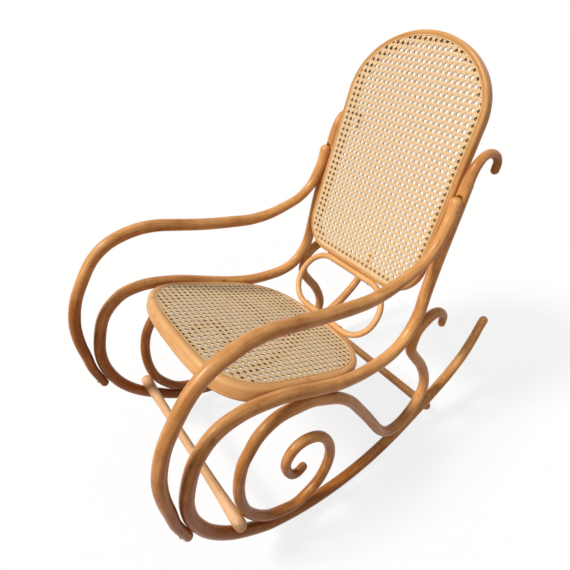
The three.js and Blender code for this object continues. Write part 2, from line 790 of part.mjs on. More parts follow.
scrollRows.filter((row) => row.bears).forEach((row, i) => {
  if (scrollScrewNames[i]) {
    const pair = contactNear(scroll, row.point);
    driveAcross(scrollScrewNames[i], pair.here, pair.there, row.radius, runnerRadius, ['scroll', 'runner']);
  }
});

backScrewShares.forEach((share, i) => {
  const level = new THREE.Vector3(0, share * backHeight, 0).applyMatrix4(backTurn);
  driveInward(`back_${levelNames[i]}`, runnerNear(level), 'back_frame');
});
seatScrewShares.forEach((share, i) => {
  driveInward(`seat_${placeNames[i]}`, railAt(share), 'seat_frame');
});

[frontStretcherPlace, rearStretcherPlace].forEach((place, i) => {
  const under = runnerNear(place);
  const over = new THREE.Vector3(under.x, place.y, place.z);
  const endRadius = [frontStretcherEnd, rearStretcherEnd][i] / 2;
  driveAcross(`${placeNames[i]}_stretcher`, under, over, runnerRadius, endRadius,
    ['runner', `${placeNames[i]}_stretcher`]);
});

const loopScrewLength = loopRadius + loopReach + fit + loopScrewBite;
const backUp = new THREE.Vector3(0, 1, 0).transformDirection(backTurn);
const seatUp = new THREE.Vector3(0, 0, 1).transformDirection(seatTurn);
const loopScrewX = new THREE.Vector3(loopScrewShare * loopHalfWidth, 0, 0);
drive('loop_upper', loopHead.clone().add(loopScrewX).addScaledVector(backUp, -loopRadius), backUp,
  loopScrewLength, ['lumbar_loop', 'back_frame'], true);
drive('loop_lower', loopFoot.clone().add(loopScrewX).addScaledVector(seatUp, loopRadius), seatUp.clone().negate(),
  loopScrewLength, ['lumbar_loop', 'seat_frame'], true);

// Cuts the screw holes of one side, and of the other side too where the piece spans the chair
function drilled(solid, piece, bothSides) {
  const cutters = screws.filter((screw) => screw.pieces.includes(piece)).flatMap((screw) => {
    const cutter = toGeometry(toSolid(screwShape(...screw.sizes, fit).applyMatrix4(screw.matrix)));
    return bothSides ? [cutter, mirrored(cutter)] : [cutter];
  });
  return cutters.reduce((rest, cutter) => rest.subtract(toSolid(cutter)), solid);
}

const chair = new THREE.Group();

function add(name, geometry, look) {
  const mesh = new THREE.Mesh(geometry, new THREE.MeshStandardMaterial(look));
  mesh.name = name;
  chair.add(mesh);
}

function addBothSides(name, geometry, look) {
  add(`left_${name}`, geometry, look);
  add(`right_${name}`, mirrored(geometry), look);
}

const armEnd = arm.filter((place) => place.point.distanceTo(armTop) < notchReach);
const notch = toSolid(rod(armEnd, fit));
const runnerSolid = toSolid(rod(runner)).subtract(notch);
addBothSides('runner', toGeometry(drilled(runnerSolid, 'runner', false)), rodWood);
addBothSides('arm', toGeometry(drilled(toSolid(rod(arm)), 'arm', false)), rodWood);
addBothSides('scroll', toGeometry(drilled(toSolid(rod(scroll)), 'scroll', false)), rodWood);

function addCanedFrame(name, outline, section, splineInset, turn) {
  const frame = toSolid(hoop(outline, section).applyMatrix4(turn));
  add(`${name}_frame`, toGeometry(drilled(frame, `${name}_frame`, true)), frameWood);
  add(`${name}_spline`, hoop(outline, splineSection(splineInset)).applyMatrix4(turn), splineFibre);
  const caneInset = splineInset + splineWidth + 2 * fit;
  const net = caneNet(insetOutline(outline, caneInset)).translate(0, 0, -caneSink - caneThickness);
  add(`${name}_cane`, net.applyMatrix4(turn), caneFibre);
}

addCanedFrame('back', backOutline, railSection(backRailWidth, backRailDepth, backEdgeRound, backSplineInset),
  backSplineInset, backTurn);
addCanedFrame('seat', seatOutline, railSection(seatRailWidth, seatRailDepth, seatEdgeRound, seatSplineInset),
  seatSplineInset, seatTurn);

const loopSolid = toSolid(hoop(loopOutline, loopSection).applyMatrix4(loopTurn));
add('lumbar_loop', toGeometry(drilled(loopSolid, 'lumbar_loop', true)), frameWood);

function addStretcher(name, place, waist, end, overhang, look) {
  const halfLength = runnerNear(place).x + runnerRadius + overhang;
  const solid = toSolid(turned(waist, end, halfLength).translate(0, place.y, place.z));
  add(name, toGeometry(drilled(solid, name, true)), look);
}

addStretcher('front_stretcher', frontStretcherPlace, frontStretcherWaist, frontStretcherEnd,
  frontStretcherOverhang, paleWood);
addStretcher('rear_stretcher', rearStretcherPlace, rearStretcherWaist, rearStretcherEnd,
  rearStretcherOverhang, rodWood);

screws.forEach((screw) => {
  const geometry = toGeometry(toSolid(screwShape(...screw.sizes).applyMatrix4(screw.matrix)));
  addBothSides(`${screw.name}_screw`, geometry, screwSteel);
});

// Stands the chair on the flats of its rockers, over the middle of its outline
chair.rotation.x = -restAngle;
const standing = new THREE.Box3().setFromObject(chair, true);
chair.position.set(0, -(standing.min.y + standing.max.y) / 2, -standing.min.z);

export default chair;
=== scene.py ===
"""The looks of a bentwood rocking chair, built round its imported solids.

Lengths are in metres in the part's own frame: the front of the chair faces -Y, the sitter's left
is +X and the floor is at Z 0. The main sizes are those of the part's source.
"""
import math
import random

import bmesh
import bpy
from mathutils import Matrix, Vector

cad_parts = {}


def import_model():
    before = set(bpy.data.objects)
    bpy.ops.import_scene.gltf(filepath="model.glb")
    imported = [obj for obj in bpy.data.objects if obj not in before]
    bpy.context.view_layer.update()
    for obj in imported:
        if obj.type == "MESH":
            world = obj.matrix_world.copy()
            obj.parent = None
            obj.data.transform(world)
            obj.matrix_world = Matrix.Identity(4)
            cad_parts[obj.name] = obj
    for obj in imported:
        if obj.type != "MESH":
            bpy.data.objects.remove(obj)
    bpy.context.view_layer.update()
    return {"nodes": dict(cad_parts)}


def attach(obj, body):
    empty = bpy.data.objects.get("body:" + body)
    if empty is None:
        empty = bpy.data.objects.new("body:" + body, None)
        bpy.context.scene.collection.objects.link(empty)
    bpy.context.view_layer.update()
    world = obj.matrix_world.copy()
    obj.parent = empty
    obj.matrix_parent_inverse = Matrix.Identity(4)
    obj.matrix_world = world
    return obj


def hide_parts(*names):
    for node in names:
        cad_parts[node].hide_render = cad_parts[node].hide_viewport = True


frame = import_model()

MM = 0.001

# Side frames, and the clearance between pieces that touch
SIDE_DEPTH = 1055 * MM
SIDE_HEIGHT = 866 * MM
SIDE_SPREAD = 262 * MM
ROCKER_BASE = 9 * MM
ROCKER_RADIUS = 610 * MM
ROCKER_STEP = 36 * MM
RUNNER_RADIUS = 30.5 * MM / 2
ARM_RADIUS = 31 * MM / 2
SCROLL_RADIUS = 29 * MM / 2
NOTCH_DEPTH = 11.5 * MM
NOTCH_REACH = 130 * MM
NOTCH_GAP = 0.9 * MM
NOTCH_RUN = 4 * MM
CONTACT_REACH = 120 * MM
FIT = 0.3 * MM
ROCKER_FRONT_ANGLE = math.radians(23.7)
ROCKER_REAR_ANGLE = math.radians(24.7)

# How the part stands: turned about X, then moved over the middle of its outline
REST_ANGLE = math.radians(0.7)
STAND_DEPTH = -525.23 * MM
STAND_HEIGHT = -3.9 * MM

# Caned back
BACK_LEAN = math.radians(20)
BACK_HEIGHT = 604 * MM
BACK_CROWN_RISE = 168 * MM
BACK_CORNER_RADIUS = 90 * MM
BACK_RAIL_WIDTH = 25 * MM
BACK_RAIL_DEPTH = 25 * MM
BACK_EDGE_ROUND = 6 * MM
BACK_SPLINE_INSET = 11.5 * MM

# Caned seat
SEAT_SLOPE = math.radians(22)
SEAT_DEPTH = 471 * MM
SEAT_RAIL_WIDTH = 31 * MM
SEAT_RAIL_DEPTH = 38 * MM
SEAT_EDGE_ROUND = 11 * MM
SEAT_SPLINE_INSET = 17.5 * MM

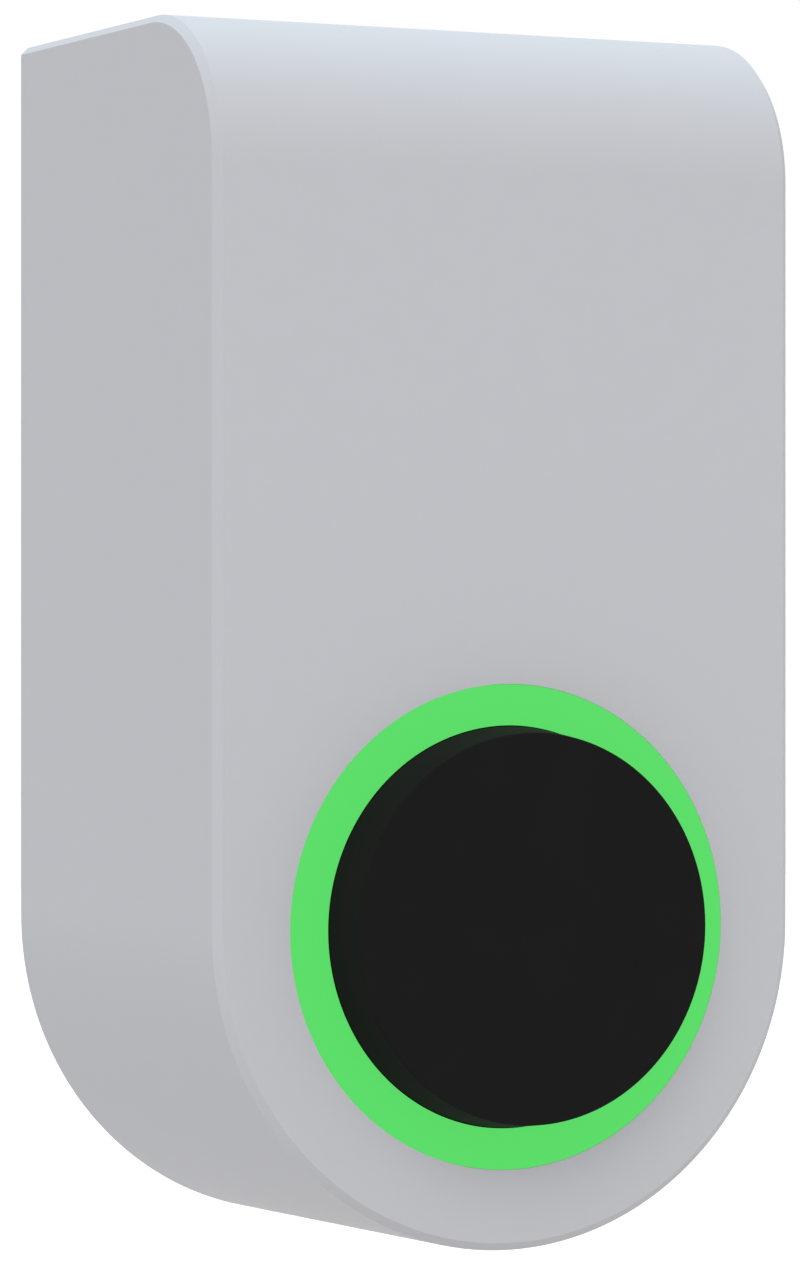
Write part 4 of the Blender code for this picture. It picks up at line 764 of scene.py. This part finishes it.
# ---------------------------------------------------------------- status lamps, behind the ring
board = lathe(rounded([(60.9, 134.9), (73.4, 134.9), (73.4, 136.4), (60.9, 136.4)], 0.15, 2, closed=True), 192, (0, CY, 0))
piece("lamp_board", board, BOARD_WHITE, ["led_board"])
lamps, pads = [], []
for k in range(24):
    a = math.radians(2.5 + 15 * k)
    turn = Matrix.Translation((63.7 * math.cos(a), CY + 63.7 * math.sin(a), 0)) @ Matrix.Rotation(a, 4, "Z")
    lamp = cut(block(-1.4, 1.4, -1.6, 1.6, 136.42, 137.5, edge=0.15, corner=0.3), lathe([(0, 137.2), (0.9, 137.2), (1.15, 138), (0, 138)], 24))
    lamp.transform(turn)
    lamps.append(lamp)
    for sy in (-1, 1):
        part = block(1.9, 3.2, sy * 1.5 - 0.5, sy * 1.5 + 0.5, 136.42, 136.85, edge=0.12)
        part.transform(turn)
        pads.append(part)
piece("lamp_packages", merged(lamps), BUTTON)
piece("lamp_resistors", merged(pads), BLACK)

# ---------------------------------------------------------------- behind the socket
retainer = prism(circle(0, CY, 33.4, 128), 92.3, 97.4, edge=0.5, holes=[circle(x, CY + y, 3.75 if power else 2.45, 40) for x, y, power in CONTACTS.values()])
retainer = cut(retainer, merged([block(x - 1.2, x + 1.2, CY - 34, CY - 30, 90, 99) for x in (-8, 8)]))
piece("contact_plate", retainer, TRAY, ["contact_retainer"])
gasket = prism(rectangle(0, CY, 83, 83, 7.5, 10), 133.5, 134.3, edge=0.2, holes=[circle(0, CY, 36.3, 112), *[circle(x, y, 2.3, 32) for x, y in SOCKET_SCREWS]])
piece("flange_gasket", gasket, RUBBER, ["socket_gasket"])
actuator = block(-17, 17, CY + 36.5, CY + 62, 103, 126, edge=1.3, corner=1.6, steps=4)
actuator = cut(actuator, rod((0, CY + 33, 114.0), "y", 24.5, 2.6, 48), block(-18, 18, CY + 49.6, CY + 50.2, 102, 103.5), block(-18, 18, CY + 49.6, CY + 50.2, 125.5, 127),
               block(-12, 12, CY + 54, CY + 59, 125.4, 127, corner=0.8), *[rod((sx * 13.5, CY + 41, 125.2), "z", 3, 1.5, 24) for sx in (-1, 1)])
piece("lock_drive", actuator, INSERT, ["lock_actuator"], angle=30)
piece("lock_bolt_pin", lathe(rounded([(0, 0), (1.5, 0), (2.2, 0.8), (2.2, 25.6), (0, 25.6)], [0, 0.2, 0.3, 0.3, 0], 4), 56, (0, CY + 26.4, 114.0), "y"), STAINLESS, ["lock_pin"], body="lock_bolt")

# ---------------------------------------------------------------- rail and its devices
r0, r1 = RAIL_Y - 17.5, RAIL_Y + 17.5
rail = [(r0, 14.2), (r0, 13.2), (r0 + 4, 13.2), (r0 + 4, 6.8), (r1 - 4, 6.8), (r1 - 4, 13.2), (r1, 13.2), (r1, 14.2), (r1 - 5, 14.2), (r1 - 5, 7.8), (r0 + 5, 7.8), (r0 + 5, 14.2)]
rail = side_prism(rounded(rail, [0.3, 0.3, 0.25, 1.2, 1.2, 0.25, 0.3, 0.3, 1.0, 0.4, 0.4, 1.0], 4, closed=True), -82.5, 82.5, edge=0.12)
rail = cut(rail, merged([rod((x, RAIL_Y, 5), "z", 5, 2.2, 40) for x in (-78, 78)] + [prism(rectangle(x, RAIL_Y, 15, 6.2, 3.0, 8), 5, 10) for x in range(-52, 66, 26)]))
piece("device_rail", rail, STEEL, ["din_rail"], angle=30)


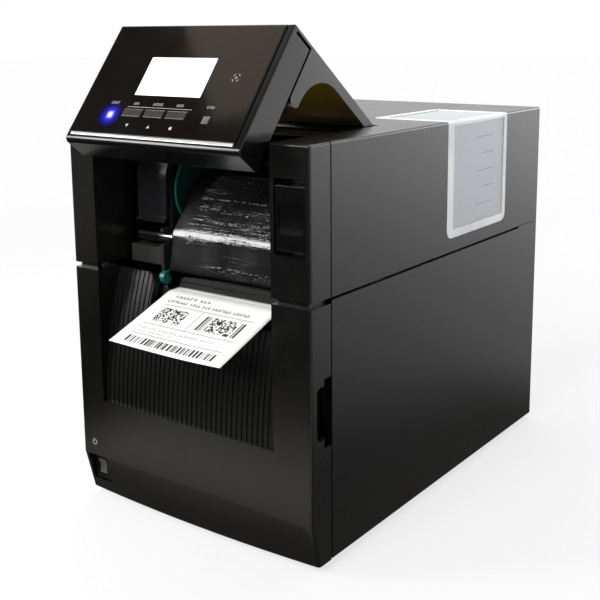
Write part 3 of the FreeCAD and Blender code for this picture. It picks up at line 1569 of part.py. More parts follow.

★ ★ ★ ★ ★

WRITTEN REQUEST: Exactly as written, quote the lines from the one that has "rockers, over the middle of its outline" down to the one that has "obj.parent = None", and include both.

RIGHT ANSWER:
// Stands the chair on the flats of its rockers, over the middle of its outline
chair.rotation.x = -restAngle;
const standing = new THREE.Box3().setFromObject(chair, true);
chair.position.set(0, -(standing.min.y + standing.max.y) / 2, -standing.min.z);

export default chair;
=== scene.py ===
"""The looks of a bentwood rocking chair, built round its imported solids.

Lengths are in metres in the part's own frame: the front of the chair faces -Y, the sitter's left
is +X and the floor is at Z 0. The main sizes are those of the part's source.
"""
import math
import random

import bmesh
import bpy
from mathutils import Matrix, Vector

cad_parts = {}


def import_model():
    before = set(bpy.data.objects)
    bpy.ops.import_scene.gltf(filepath="model.glb")
    imported = [obj for obj in bpy.data.objects if obj not in before]
    bpy.context.view_layer.update()
    for obj in imported:
        if obj.type == "MESH":
            world = obj.matrix_world.copy()
            obj.parent = None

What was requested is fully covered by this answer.